### WHAT TO PRODUCE
Each line that holds the string "scene" counts once; say how many such lines there are and add nothing.

### PROVIDED RECORDS
----

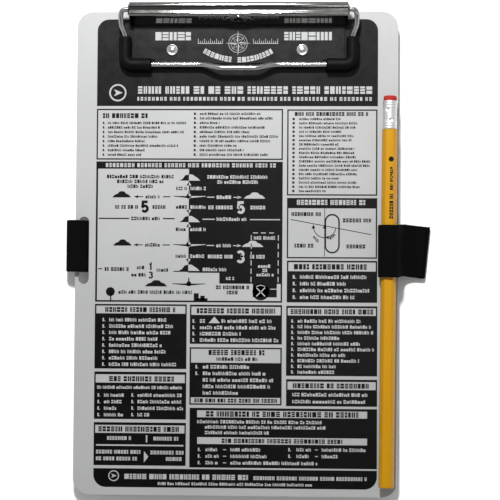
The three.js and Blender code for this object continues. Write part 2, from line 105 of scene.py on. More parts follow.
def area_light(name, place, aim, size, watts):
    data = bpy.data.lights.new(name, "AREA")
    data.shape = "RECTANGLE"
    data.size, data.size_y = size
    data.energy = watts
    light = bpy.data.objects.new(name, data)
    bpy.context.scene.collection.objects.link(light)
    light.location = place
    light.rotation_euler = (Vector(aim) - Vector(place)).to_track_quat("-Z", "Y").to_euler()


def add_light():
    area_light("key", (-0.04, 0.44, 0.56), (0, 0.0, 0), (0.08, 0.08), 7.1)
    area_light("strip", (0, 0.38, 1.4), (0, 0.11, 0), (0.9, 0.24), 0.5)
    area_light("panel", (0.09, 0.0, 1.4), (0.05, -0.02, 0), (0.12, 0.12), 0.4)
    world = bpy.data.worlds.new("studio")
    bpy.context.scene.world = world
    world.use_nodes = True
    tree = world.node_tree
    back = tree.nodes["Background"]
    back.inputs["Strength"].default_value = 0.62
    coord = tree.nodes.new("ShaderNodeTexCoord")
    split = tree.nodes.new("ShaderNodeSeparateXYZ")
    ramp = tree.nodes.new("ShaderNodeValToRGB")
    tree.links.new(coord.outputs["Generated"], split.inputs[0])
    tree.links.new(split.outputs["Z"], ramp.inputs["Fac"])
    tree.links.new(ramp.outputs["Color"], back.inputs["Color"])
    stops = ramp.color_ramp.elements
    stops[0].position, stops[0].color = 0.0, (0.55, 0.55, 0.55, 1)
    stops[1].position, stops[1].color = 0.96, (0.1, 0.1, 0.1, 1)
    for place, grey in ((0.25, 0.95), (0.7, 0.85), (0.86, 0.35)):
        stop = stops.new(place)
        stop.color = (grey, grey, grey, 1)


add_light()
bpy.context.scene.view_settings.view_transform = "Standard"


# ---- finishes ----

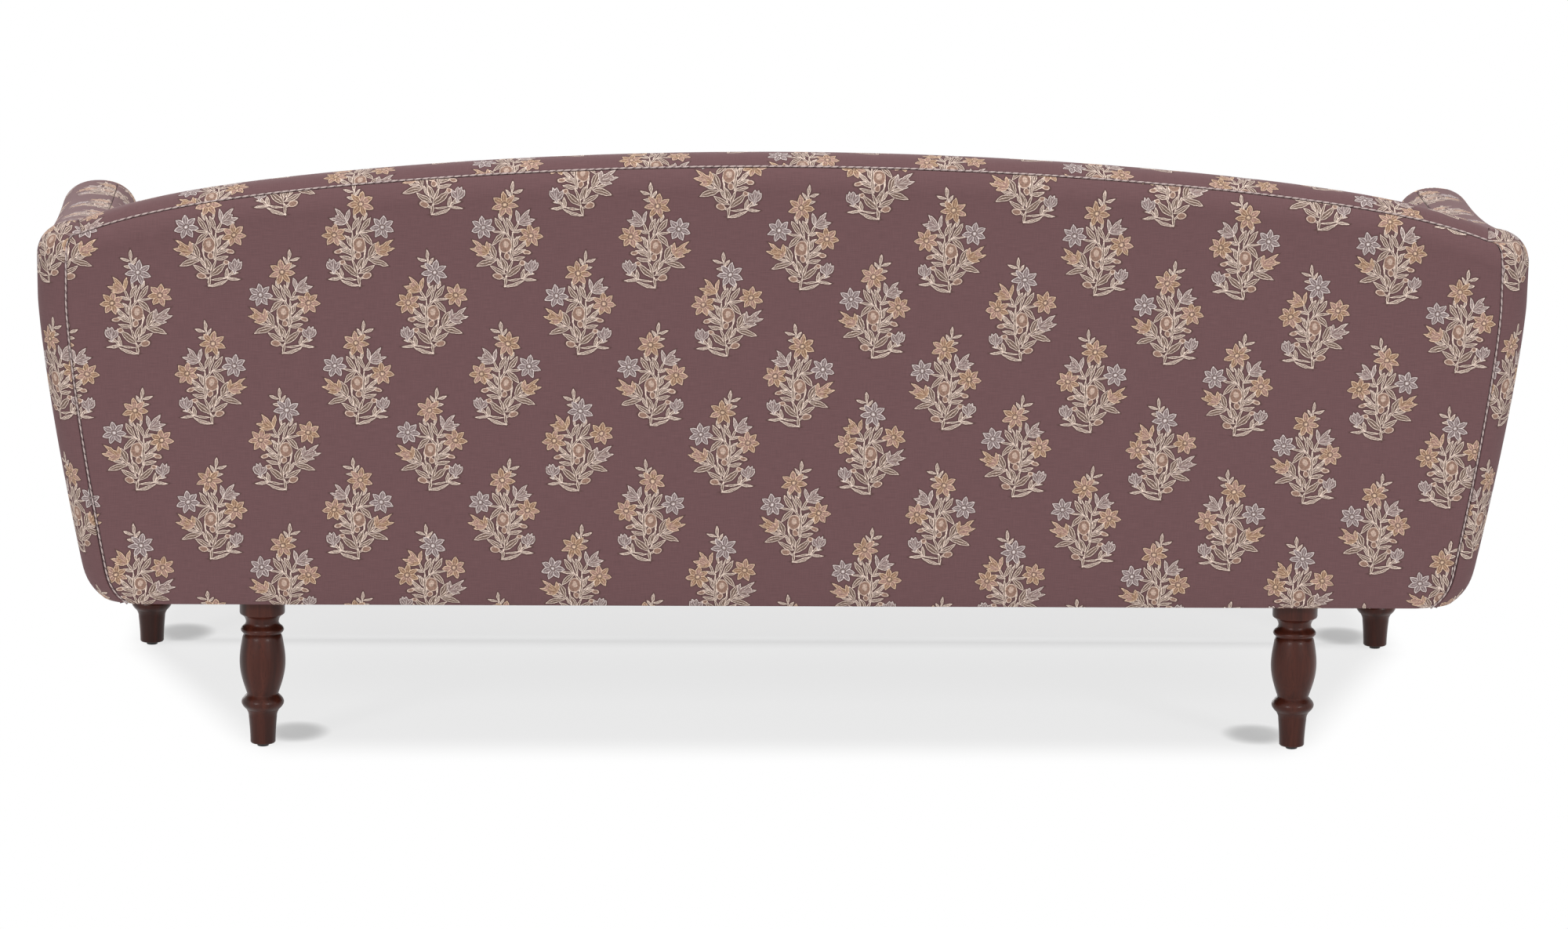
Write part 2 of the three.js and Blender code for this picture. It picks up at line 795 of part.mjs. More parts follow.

----

### REPLY
4